Memphis is also hailed as the home of the blues and the birthplace of rock ’n’ roll. In the early 1900s, composer W.C. Handy came to Memphis from Alabama, by way of Clarksdale, Mississippi, to transform rural country blues into a boisterous, big-city trend; he was followed by Delta bluesmen B.B. King and Howlin’ Wolf. In the fifties iconoclasts Ike Turner and Elvis Presley fused modern blues with a country sound to form their respective hits “Rocket 88” and “That’s Alright, Mama,” which were immediately classified as rock music. Johnny Cash and Jerry Lee Lewis quickly took the trend to new heights. In the civil rights era and beyond, soul music was the name of the game, as Otis Redding lent his gritty, gutbucket voice to the Memphis groove, and Al Green’s earthy falsetto invigorated the pop charts.
If the city itself serves as a mecca for these far-flung dreamers and schemers, for the past one hundred and forty years Union Avenue’s thirteen-story Peabody Hotel, originally located a block northwest of its current location, has existed as both sanctum and shelter. As the late historian David L. Cohn noted in 1935, “The Mississippi Delta begins in the lobby of the Peabody Hotel, [which] is the Paris Ritz, the Cairo Shepherd’s, the London Savoy of this section. If you stand near its fountain in the middle of the lobby, ultimately you will see everybody who is anybody in the Delta.”
Since its opening in 1869, the Peabody has served as the epicenter for Memphis’ social set, who quickly determined that the milieu was perfect for coming-out parties and Cotton Carnival balls.

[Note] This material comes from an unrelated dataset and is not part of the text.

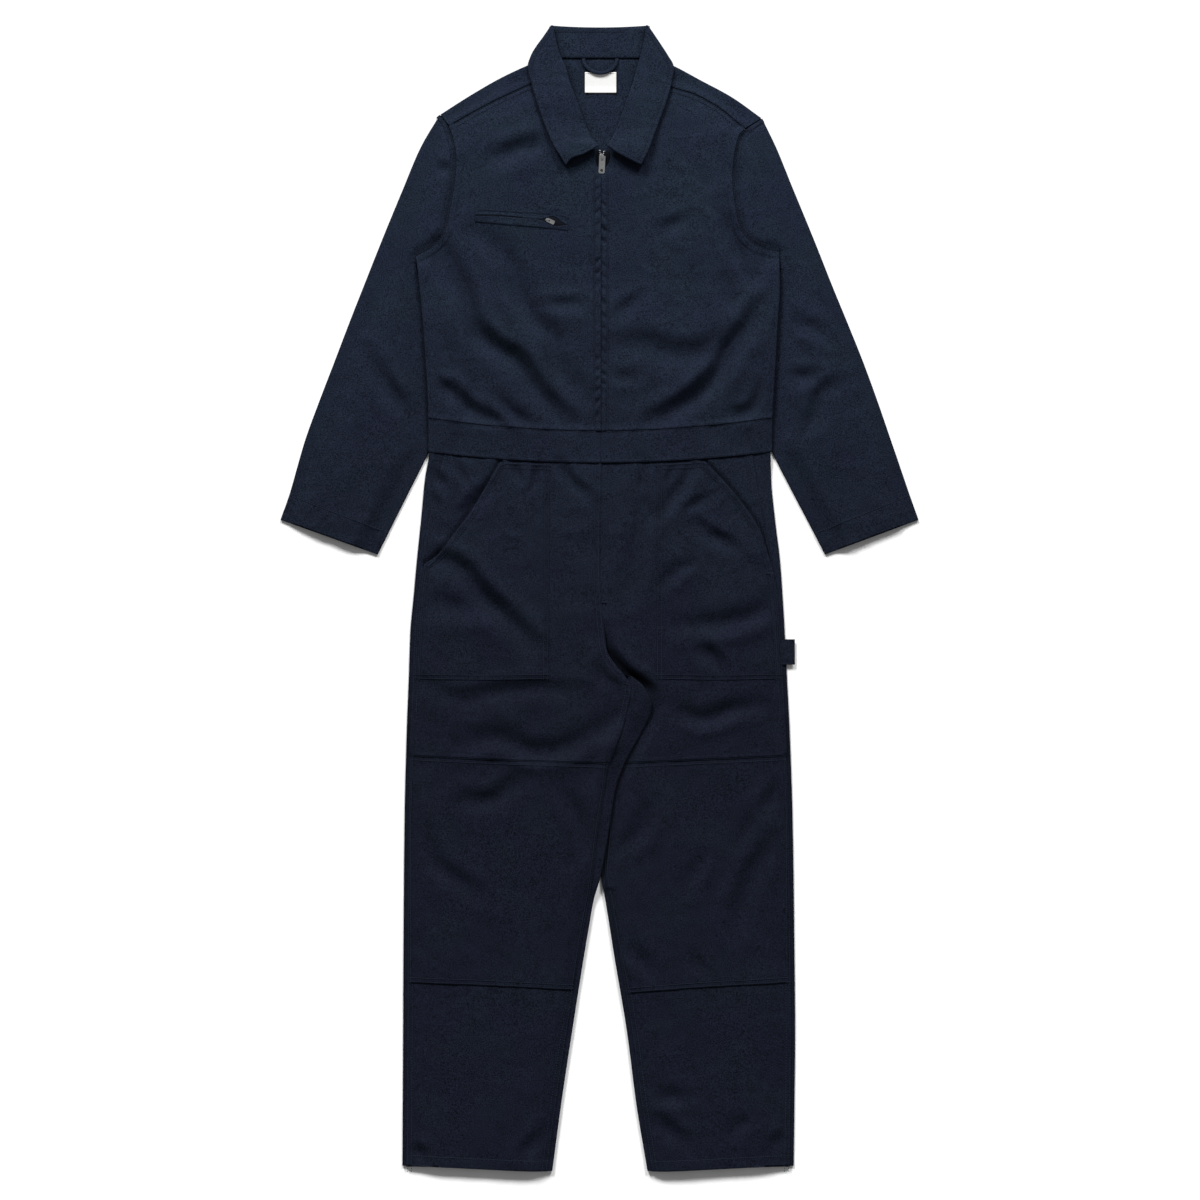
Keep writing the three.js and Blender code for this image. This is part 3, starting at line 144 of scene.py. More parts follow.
# Creases read from the photo: width, depth, the side the sharper ridge is on, and the line
FOLDS = [
    (13, 3.6, 1, [(-222, 484), (-186, 421), (-169, 368), (-154, 352), (-112, 323), (-85, 283), (-43, 242)]),
    (14, 3.0, -1, [(-169, 505), (-129, 469), (-112, 421), (-89, 384), (-64, 356), (-60, 327), (-20, 279)]),
    (10, 2.6, 1, [(-236, 293), (-210, 287), (-177, 258), (-141, 242)]),
    (8, 1.8, -1, [(-141, 279), (-121, 256), (-93, 239)]),
    (9, 1.3, 1, [(-77, 404), (-20, 403)]),
    (12, 2.0, 1, [(-147, 603), (-112, 618), (-77, 627)]),
    (12, 3.8, -1, [(219, 402), (187, 348), (147, 291), (101, 257), (70, 242)]),
    (16, 2.2, 1, [(21, 344), (61, 348), (101, 335), (162, 344), (208, 379)]),
    (9, 1.2, -1, [(21, 304), (53, 304)]),
    (9, 1.3, 1, [(26, 388), (57, 417)]),
    (10, 1.3, 1, [(82, 505), (126, 526)]),
    (11, 2.2, -1, [(166, 542), (183, 490), (204, 436)]),
    (9, 1.7, 1, [(179, 251), (208, 258), (227, 295)]),
    (12, 2.6, 1, [(-322, 339), (-297, 294), (-268, 257), (-260, 229)]),
    (8, 1.6, -1, [(-209, 588), (-227, 596)]),
    (9, 1.6, 1, [(246, 360), (270, 364)]),
    (10, 1.8, -1, [(253, 381), (290, 373), (311, 356)]),
    (10, 1.8, 1, [(246, 302), (299, 306)]),
    (11, 2.2, -1, [(332, 298), (303, 277), (299, 253), (274, 225)]),
    (10, 1.8, 1, [(274, 257), (245, 221)]),
    (13, 3.4, 1, [(-230, 52), (-197, 44), (-168, 11), (-124, -33), (-93, -66)]),
    (16, 2.0, -1, [(-234, -11), (-148, -15)]),
    (11, 1.5, 1, [(-241, -118), (-197, -139), (-141, -130), (-82, -126), (-16, -131)]),
    (13, 2.6, -1, [(-190, -203), (-135, -192), (-93, -211), (-53, -207), (-16, -189), (21, -167)]),
    (8, 1.8, 1, [(-53, 185), (-38, 159), (-17, 141)]),
    (9, 1.6, -1, [(-152, 156), (-190, 110)]),
    (7, 1.4, 1, [(3, -77), (3, -121)]),
    (9, 2.0, 1, [(129, 181), (110, 152), (85, 115)]),
    (7, 1.4, -1, [(150, 141), (121, 119)]),
    (9, 1.8, 1, [(132, 103), (162, 81), (184, 70)]),
    (9, 1.5, -1, [(88, 18), (110, 40), (129, 48)]),
    (11, 2.0, 1, [(55, 126), (50, 70), (43, -3)]),
    (13, 2.4, -1, [(107, -40), (154, -37), (221, -18), (244, 4)]),
    (10, 1.8, 1, [(136, -63), (169, -97)]),
    (11, 2.4, -1, [(103, -155), (147, -167), (180, -155), (221, -148)]),
    (6, 1.8, 1, [(-250, 152), (-236, 141), (-224, 127)]),
    (6, 1.6, -1, [(-252, 104), (-238, 96)]),
    (7, 1.8, 1, [(-232, 176), (-212, 152)]),
    (6, 1.6, -1, [(-196, 186), (-184, 158)]),
    (7, 1.8, 1, [(240, 172), (224, 148)]),
    (6, 1.6, -1, [(246, 124), (230, 114)]),
    (6, 1.6, 1, [(247, 82), (238, 60)]),
    (6, 1.2, 1, [(-118, 186), (-110, 160)]),
    (6, 1.2, -1, [(-84, 184), (-90, 150)]),
    (6, 1.3, 1, [(66, 186), (58, 158), (60, 130)]),
    (6, 1.2, -1, [(104, 186), (96, 160)]),
    (12, 1.8, 1, [(-190, -279), (-148, -279), (-111, -250)]),
    (11, 1.8, -1, [(-53, -261), (-31, -298), (-16, -345)]),
    (12, 1.8, 1, [(-238, -323), (-227, -360), (-170, -408)]),
    (9, 1.6, 1, [(-260, -756), (-241, -770)]),
    (10, 1.6, -1, [(-75, -734), (-104, -767)]),
    (12, 2.0, 1, [(70, -279), (55, -323), (32, -345)]),
    (10, 1.6, -1, [(246, -257), (228, -294)]),
    (9, 1.4, 1, [(206, -298), (199, -338)]),
    (13, 2.0, -1, [(239, -334), (210, -382), (188, -457)]),
    (10, 1.4, 1, [(140, -353), (121, -402)]),
    (11, 1.8, -1, [(39, -475), (72, -519)]),
    (9, 1.2, 1, [(129, -494), (143, -519)]),
    (10, 1.4, -1, [(81, -686), (121, -689)]),
    (11, 1.8, 1, [(77, -719), (118, -752)]),
    (10, 1.4, -1, [(184, -737), (206, -715)]),
    (10, 1.4, 1, [(235, -756), (262, -741)]),
]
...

In the twenties, its rooms functioned as makeshift recording studios for talent scouts who recorded blues singers such as Tommy Johnson, Frank Stokes, and Furry Lewis. Twenty years later, Sun Records’ founder Sam Phillips honed his craft via live broadcasts from the Skyway’s rooftop dance floor. And, since the early thirties, the Peabody has hosted a flock of live ducks that swim in the hotel fountain.
General manager Frank Schutt began the tradition in 1932, after a weekend hunting trip in Arkansas and a flask of whisky prompted him to put his live decoys in the water. For the next fifty or so years, hotel bellman Edward Pembroke, a former circus trainer, would serve as the hotel’s Duckmaster, launching the famous Peabody Duck March down the elevator into the Italian marble fountain located in the middle of the ground floor lobby. The original fowl were English call ducks; today, they’re North American mallards bred at a local farm and eventually released to the wild.
“I take care of everything to do with the ducks, from cleaning up the Royal Duck Palace to making sure they’re properly fed and taken care of, and providing a little protection — we try to keep kids out of the fountain,” explains Jason Sensat, only the fourth Duckmaster in the Peabody’s storied history. “I’d been at the hotel for about four years when they came to me and asked if I could handle five ducks. I’ve got a five-year-old daughter and a two-year-old son, so I thought I could do it just fine!”
“In high school, we held our prom at the Peabody, but I never dreamed of working here,” says Sensat, surveying the hotel’s grandiose lobby, where, if you loll long enough, you’ll spy rock stars Keith Richards and Mick Jagger, former president Bill Clinton, or actors like Samuel L. Jackson or Elijah Wood.
“My job is absolutely fantastic. I love seeing the excitement on people’s faces, whether it’s the kids who are seeing the ducks for the first time, or the older folks returning after thirty or forty years. I’m a nostalgic fellow, so for me it’s all about the tradition and history,” he maintains. “It’s also been great to see how the city is growing. Look at how downtown has changed over the past ten years. This is my city, so I take a little pride in that.”